Sur les débris de la techno et de la house
Figure majeure de la scène électronique britannique de ces dernières années, Actress n’a cessé d’explorer les strates les plus sombres d’un monde angoissé et angoissant. Des abîmes de R.I.P. (2012) à la métropole plus lumineuse d’AZD (2017), en passant par les bas-fonds de Ghettoville (2014), le Londonien erre constamment sur les débris de la techno et de la house, du UK garage et de l’ambient, genres dont il s’est efforcé de démolir les canons.
Sur Karma & Desire, album narratif aux faux airs de Divine Comédie revisitée, où Many Seas, Many Rivers, plage aride de huit minutes distordues, tient lieu de purgatoire, il arpente les différents cercles de son inconscient et confronte en permanence l’ombre à la lumière, le dancefloor à l’avant-garde et l’homme à la machine.

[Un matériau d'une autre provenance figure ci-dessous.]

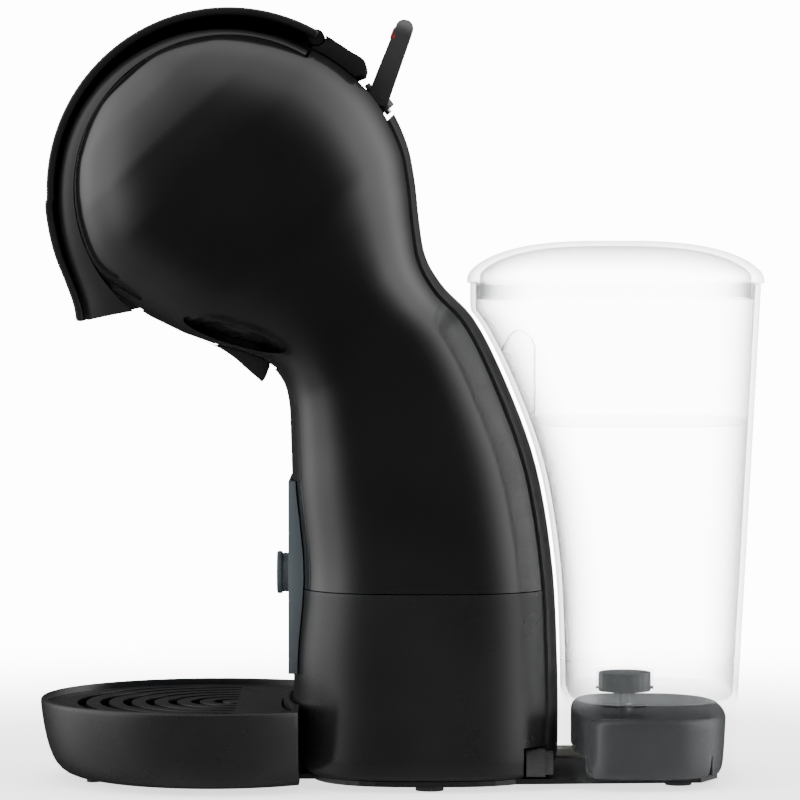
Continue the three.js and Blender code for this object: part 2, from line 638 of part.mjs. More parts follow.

Le piano y occupe une place prépondérante et, fait inédit dans la discographie d’Actress, les voix humaines viennent même s’inviter sur une poignée de morceaux (le superbe épilogue Walking Flames interprété par Sampha). A la croisée de la musique contemporaine et de l’électronique, Darren Cunningham assemble ses obsessions tiraillées pour mieux les confondre. De quoi garder le mystère intact.